Exercise aim: The data below holds a line containing "module knob_screw() color(steel)" and a line containing "return math.tan(math.radians(degrees))"; please quote exactly those two lines and every line between them, and nothing else.

Collected data:

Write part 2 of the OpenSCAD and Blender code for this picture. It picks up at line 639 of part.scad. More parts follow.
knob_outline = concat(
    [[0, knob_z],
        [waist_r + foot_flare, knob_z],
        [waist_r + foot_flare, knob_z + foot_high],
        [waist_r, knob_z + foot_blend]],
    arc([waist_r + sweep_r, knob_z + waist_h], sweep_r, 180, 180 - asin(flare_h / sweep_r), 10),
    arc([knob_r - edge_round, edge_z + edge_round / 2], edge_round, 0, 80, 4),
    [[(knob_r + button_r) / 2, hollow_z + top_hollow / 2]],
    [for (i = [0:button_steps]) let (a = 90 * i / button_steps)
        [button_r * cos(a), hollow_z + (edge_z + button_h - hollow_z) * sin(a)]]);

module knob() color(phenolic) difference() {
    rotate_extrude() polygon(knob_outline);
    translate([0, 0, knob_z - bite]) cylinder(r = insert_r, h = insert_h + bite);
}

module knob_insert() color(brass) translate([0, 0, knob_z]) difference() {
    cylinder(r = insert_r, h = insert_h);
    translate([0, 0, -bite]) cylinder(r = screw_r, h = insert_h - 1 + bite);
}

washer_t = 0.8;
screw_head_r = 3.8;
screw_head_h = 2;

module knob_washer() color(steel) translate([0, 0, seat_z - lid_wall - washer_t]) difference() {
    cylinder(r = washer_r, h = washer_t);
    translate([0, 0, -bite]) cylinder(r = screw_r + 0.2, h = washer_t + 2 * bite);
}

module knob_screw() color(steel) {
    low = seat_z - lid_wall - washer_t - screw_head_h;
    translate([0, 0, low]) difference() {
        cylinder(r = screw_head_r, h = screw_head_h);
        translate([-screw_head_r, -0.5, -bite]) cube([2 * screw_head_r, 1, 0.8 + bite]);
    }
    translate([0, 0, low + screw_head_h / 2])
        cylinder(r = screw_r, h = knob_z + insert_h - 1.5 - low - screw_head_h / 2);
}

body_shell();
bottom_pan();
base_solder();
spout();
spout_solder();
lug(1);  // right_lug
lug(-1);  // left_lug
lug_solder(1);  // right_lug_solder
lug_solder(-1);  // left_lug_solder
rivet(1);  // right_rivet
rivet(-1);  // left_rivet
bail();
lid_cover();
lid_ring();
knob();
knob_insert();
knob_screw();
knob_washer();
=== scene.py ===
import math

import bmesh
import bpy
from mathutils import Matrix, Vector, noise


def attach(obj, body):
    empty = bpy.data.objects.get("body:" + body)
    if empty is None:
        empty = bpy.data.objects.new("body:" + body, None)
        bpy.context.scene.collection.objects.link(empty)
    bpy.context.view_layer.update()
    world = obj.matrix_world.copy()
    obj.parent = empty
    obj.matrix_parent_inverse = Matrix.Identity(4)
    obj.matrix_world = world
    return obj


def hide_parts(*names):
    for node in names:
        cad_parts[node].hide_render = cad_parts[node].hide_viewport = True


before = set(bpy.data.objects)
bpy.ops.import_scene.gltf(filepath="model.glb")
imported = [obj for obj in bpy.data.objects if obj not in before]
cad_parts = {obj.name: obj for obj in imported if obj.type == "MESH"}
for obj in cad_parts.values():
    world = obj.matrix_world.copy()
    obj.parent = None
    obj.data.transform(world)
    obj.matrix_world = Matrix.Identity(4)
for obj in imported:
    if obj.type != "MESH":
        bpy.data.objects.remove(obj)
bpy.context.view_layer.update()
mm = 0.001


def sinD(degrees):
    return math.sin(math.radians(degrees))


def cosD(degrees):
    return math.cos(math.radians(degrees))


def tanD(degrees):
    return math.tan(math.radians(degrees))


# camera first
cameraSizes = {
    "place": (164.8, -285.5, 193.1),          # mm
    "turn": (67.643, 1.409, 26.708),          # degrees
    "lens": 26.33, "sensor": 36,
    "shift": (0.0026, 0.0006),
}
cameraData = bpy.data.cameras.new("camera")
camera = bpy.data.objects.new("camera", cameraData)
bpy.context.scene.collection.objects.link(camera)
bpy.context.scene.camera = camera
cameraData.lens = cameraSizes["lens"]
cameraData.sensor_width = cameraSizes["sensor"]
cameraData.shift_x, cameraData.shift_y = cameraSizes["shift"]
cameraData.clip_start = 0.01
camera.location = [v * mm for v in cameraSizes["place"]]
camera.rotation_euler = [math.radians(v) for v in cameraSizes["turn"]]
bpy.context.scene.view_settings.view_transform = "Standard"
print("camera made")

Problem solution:
module knob_screw() color(steel) {
    low = seat_z - lid_wall - washer_t - screw_head_h;
    translate([0, 0, low]) difference() {
        cylinder(r = screw_head_r, h = screw_head_h);
        translate([-screw_head_r, -0.5, -bite]) cube([2 * screw_head_r, 1, 0.8 + bite]);
    }
    translate([0, 0, low + screw_head_h / 2])
        cylinder(r = screw_r, h = knob_z + insert_h - 1.5 - low - screw_head_h / 2);
}

body_shell();
bottom_pan();
base_solder();
spout();
spout_solder();
lug(1);  // right_lug
lug(-1);  // left_lug
lug_solder(1);  // right_lug_solder
lug_solder(-1);  // left_lug_solder
rivet(1);  // right_rivet
rivet(-1);  // left_rivet
bail();
lid_cover();
lid_ring();
knob();
knob_insert();
knob_screw();
knob_washer();
=== scene.py ===
import math

import bmesh
import bpy
from mathutils import Matrix, Vector, noise


def attach(obj, body):
    empty = bpy.data.objects.get("body:" + body)
    if empty is None:
        empty = bpy.data.objects.new("body:" + body, None)
        bpy.context.scene.collection.objects.link(empty)
    bpy.context.view_layer.update()
    world = obj.matrix_world.copy()
    obj.parent = empty
    obj.matrix_parent_inverse = Matrix.Identity(4)
    obj.matrix_world = world
    return obj


def hide_parts(*names):
    for node in names:
        cad_parts[node].hide_render = cad_parts[node].hide_viewport = True


before = set(bpy.data.objects)
bpy.ops.import_scene.gltf(filepath="model.glb")
imported = [obj for obj in bpy.data.objects if obj not in before]
cad_parts = {obj.name: obj for obj in imported if obj.type == "MESH"}
for obj in cad_parts.values():
    world = obj.matrix_world.copy()
    obj.parent = None
    obj.data.transform(world)
    obj.matrix_world = Matrix.Identity(4)
for obj in imported:
    if obj.type != "MESH":
        bpy.data.objects.remove(obj)
bpy.context.view_layer.update()
mm = 0.001


def sinD(degrees):
    return math.sin(math.radians(degrees))


def cosD(degrees):
    return math.cos(math.radians(degrees))


def tanD(degrees):
    return math.tan(math.radians(degrees))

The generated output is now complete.